When Your Heroes Compromise

When Your Heroes Compromise

Many grew up watching Kirk Cameron. Growing Pains was considered wholesome entertainment, and when Kirk got saved, it seemed like a real victory for the Kingdom. Here was a Hollywood actor taking a stand for Christ. Christians cheered for him.

Now he's questioning whether hell is eternal. Leaning toward annihilationism—the idea that the unsaved just cease to exist rather than face eternal punishment.

It's heartbreaking. But it's also a reminder: don't build your theology on celebrities.

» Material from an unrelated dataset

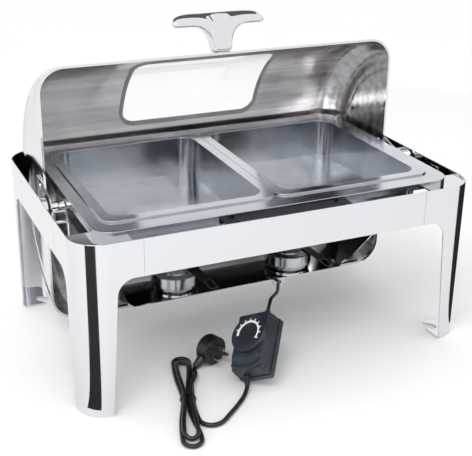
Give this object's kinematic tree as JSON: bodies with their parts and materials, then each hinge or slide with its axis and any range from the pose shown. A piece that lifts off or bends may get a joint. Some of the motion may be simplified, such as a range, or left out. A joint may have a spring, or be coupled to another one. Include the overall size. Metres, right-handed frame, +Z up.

Jesus was crystal clear. He spoke about hell more than anyone else in Scripture. "And these shall go away into everlasting punishment: but the righteous into life eternal" (Matthew 25:46). Same word—everlasting. If heaven is eternal, so is hell.

The rich man in Luke 16 wasn't annihilated. He was in torment, conscious, begging for relief. That's not metaphor, that's not just an illustration—that's doctrine straight from the lips of Christ.

Here's what concerns me: when we soften hell, we soften the gospel. If there's no eternal consequence for sin, why did Jesus have to die? Why the urgency in evangelism? Why warn anyone about anything?

Annihilationism makes people feel better about God, but it doesn't make God more true. Truth isn't determined by our comfort level.

I'm not saying Kirk Cameron is beyond redemption or that we should treat him as an enemy. I'm saying don't follow him—or anyone—into error just because you once respected them.

Build your theology on the Word of God, not on the wavering opinions of men.

People will fail you. Scripture won't.

Stand firm.

John 17:17 Sanctify them through thy truth: thy word is truth.